Having a model only consisting of continuous variables, I'd standardize after poly. transformation in most cases. In this case, with mixed types of indep. variables, I'd standardize the continuous variables and dummy code the categorical variables before polynomial transformation.

Questions

  1. Should I standardize and dummy code after polynomial transformation?
  2. If yes, how to deal with the interaction terms of categorical and continuous variables?
  3. If yes, how serious are the disadvantages introduced with standardizing/dummy coding before poly. transf.?
  4. In general: How to avoid alternating signs (making "random" negative values) by subtracting the mean and multiplying for interaction terms (f.i. $x_1x_2$ where both $x_1$ and $x_2$ were positive before standardization, but afterwards $x_1$ is negative)? Just scale by the standard deviation $\sigma$ (and possibly min-max-scale afterwards)?

Best Answer

When a LASSO model includes a categorical predictor with more than 2 levels, you usually want to ensure that all levels of the predictor are selected together as with the group LASSO. When a LASSO model includes interaction terms, it's important to maintain the hierarchy of the interactions. That is, if LASSO selects an interaction term it should also select the terms of the individual predictors contributing to the interaction. That's discussed briefly here and with more rigor by Bien, Taylor and Tibshirani in "A lasso for hierarchical interactions", Ann. Stat. 41; 1111–1141, 2013.

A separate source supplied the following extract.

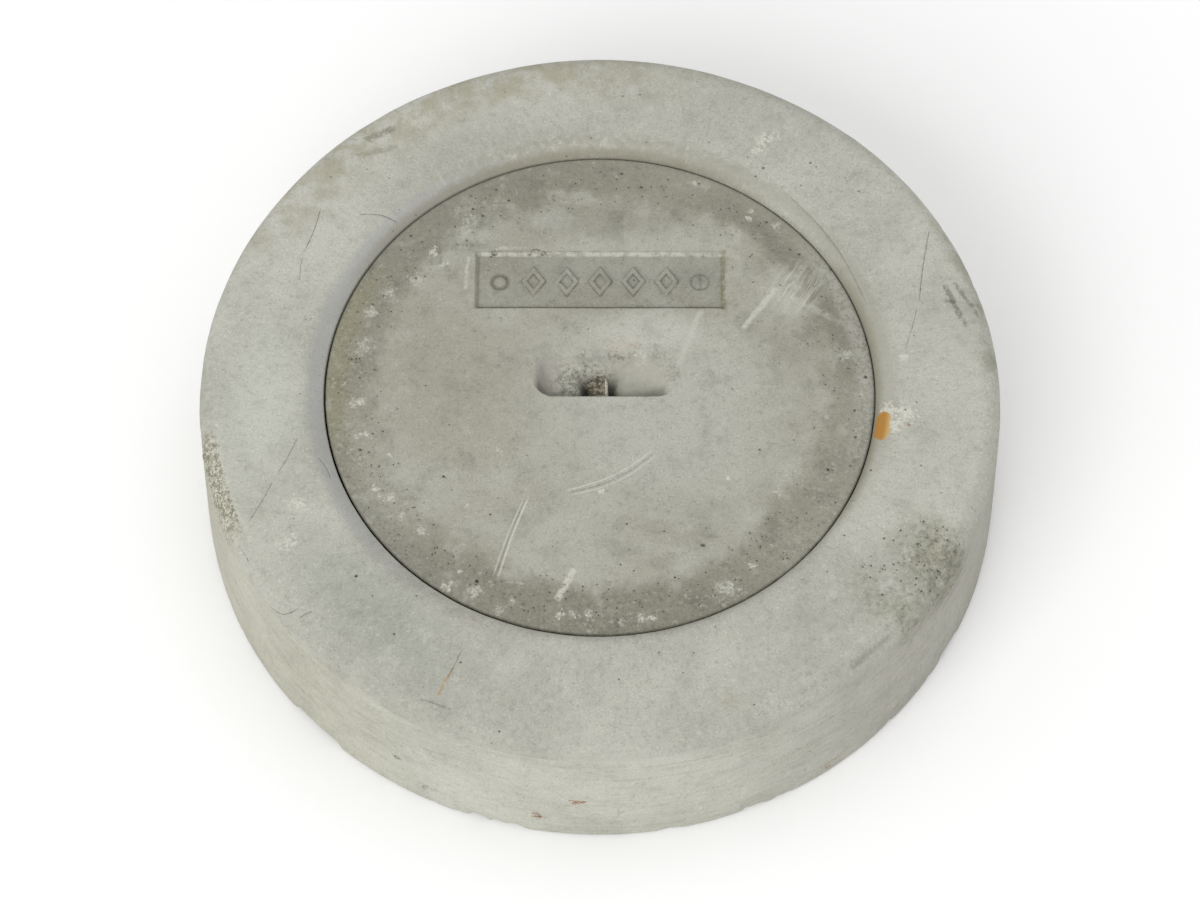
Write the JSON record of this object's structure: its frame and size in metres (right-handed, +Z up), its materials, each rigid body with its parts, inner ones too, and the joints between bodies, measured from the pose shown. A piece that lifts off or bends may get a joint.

For your questions 1 and 3, Bien, Taylor and Tibshirani seem to deal directly with your question:

It is common with the lasso to standardize the predictors so that they are on the same scale. In this paper, we standardize X [matrix of individual predictors] so that its columns have mean 0 and standard deviation 1; we then form Z [matrix of interaction terms] from these standardized predictors and, finally, center the resulting columns of Z.

As the quadratic terms in your model are essentially self-interactions it would seem that you would be advised to proceed similarly. That is, standardize the continuous predictors $x_1$ and $x_2$ (subtract mean, divide by standard deviation), form the polynomial and interaction terms from the standardized predictors, then only center the polynomial and interaction terms. (As I understand it the centering of the interactions isn't necessary but does simplify interpretations of coefficients.) The corresponding R hierNet package by Bien and Tibshirani provides those choices as defaults: center features, standardize main effects, and don't standardize interactions. The hierNet() function does allow for other choices, if you want to play with other possibilities.

With respect to question 2, as noted in a comment it's not clear whether or how best to standardize a categorical predictor, particularly with more than 2 levels. Provided you handle it with group LASSO and respect the hierarchy of interactions, however, there isn't any problem in "deal[ing] with the interaction terms of categorical and continuous variables." If you choose treatment coding of the categorical predictor then the coefficients of the continuous predictors and their interactions with each other represent those values when the categorical predictor is at its reference level. The corresponding interaction terms with the other levels of the predictor are the differences of the coefficients from those values for the reference level. I see nothing to be gained by incorporating powers of the dummy variables representing the categorical predictor.

With respect to question 4, the "alternating signs" in interaction values after centering are features, not bugs. See this page for example. Leave them alone.